Because the farm is close to several colleges, including Bates, Bowdoin, and Colby, there is always a lively pack of interns around. In the cheese room, Christine Chasse is cutting curds for the Glorianna cheddar (named for the farm owner) and inspecting the chevre and feta on the draining racks.

Midday, Gregg and his twin brother, Gary, stop by for big squares of pizza with onions and peppers. Gary, recently retired after a career in the Army, has been spending a few days a week at the farm. He still lives in Burlington, Vt., where he was last stationed, but plans to move back to the farm as soon as his wife also retires. The brothers grew up with three other siblings, milking 60 to 80 cows, tending a small garden plot, and managing a woodlot for firewood that heated the house and was sold in town to make ends meet. Today, taxes make it impossible to raise a family and farm on that small scale.

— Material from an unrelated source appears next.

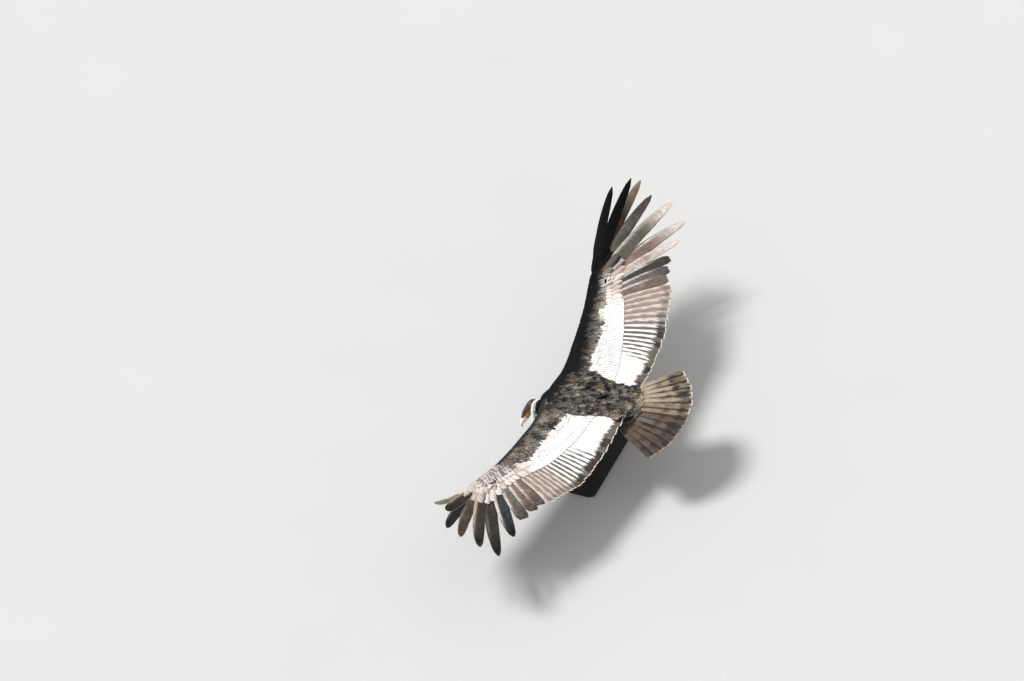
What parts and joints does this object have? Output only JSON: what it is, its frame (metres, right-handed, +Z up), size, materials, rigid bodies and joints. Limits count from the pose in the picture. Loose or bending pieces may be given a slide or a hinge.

Soon after they bought Nezinscot, Gregg and Gloria figured out that their best shot to make it over the long run was to grow organically and diversify. ''Diversity keeps us going and it keeps things interesting," says Gloria. ''It may look overwhelming, but everything we do here has its time and everything has its season."

So far, the family is a success story, but they worry about the future of small family farms. ''There are still about 60 organic dairy farms in Maine," says Gloria, ''but just this past year two folded." The couple love the life here. ''People are always telling me that I work too hard," she says. ''They say that I should take some time to smell the roses. I say hell, look where I am, look what I do. I can smell the darn roses anytime I want."

Nezinscot Farm, 284 Turner Center Road, Turner, Maine, 207-225-3231; www.nezinscotfarm.com. On Oct. 29, the Varneys will host their fifth Octoberfest, with lunch ($25 for two; $15 for one; $8 for children), fiber workshops, and live music.